Arriving only months after Huronic Minor, December Impressions is the second installment in Hypnos Secret Sounds' Matt Borghi reissue series. Originally recorded during the spring of 2001, the forty-four-minute December Impressions presents eleven “sequences” that are sonically pristine and clean yet also gloomy and unsettling in spirit. As per the title, Borghi attempts to transcribe the steely, icy cold of a Michigan winter into sound and capture the frozen stillness of the city's landscape during the dark winter months. The composer himself asserts that December Impressions is less a conventional album that contains tracks of contrasting character than a “tone poem” whose “sequences” represent parts of the same whole, and he elsewhere likens the work's conceptual process to “painting with frequencies.” The material itself is stark and suffused with an air of foreboding when, in every “sequence,” deep bass tones rumble ominously while high-pitched tones searchingly waver up on high. Yet despite the “dark” undercurrent, the material's glacial unfurl is calming and the recording engrossing and its impact powerful.
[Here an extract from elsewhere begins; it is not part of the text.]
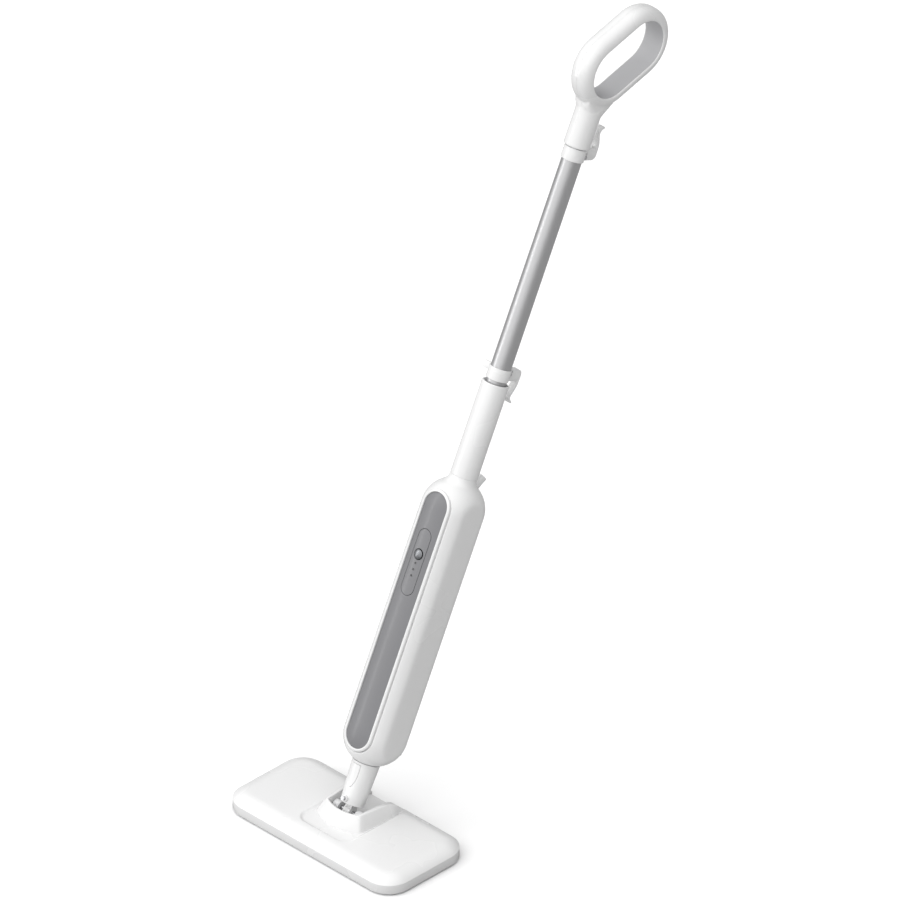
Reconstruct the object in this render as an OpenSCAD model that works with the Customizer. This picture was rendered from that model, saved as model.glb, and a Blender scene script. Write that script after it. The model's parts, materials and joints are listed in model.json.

Forrest Fang's Sans Serif release Tones for LaMonte obviously pays tribute to minimalist composer LaMonte Young in title and sound. Fang's not the most prolific artist—his last solo album (Gongland, Projekt) appeared in 2000—though he's contributed to others' releases and collaborated with Carl Weingarten on the album Invisibility (The Foundry) too. The forty-eight-minute Tones for LaMonte features six tracks, the shortest five minutes and the longest eleven, whose titles are based on five letters of the Greek alphabet and the infinity symbol. In essence, the settings are placid, slowly swirling drones that purposefully evoke the sustained tones that appear within Young's own work. Fang's immersive material isn't static, however; like waves, the tracks' multiple high- and low-pitched tones and shimmering washes swell, build in intensity, and then recede in cycles that grow ever more hypnotic the more they repeat. Fang maintains interest by subtly modulating volume levels from one track to another, and sometimes within a single track too; “Theta,” for example, begins softly and then blossoms almost symphonically throughout its eight-minute run. Tones for LaMonte is stylistically and sonically kin to Stephan Mathieu's recent Radioland, an equally satisfying set of crystalline drones that naturally complements Fang's superb Sans Serif release.

The Message from a Subatomic World compilation impresses too. This “mirror image” release to last year's Sounds of a Universe Overheard features exclusive pieces by ten artists who haven't appeared on a Hypnos compilation before. The title of the latest release clearly brings with it intimations of microsound and isolationism and some degree of both is definitely present. But there's ample contrast too, not surprisingly given the individuating styles of the contributors: multiple shades of light and dark abound with some tracks tranquil, some mysterious, and others unsettled and unsettling. In Austere's ten-minute opener “Crystil,” a soprano's wordless call, reverberant piano sprinkles, and a whispered voiceover float across soft synthetic washes that drift like immense, billowing cloud formations. Somnia label head Evan Bartholomew brings his ambient sensibility to Hypnos with the brooding electrical-organ drone “Sacrosanct” while Jason Sloan, Matt Borghi's Slo.Bor label partner, created “faded.forgotten [trace]” by scripting software that enabled him to generate audio from a photograph he found in a parking lot—not that you'd ever know such a thing from listening to its epic, cloud-like unfurl. True Color of Blood (Eric Kesner) and Norwegian producer Svartsinn respectively contribute a delicate, guitar-generated drone sculpture (“Choosing to Remain Blind”) and a cavernous dark ambient setting that swells into a consuming mass (“Cold But Strong”). Elsewhere one encounters ghostly field ambiance (“Distant Radiance” by Relapxych.0 aka Sweden-based Anders Peterson), waves of shimmering synth tendrils (Numina's “Nadir Ever Spirals”), and a polyphony of siren-like murmurs in Stephen Philips' lulling drone “Down Deep.” “Icelight,” a frozen atmospheric drone created from synths and bells by Italian producer Oophoi, brings the seventy-two collection to an appropriately hermetic close.

Collectively the four releases are classy material on an equally classy label.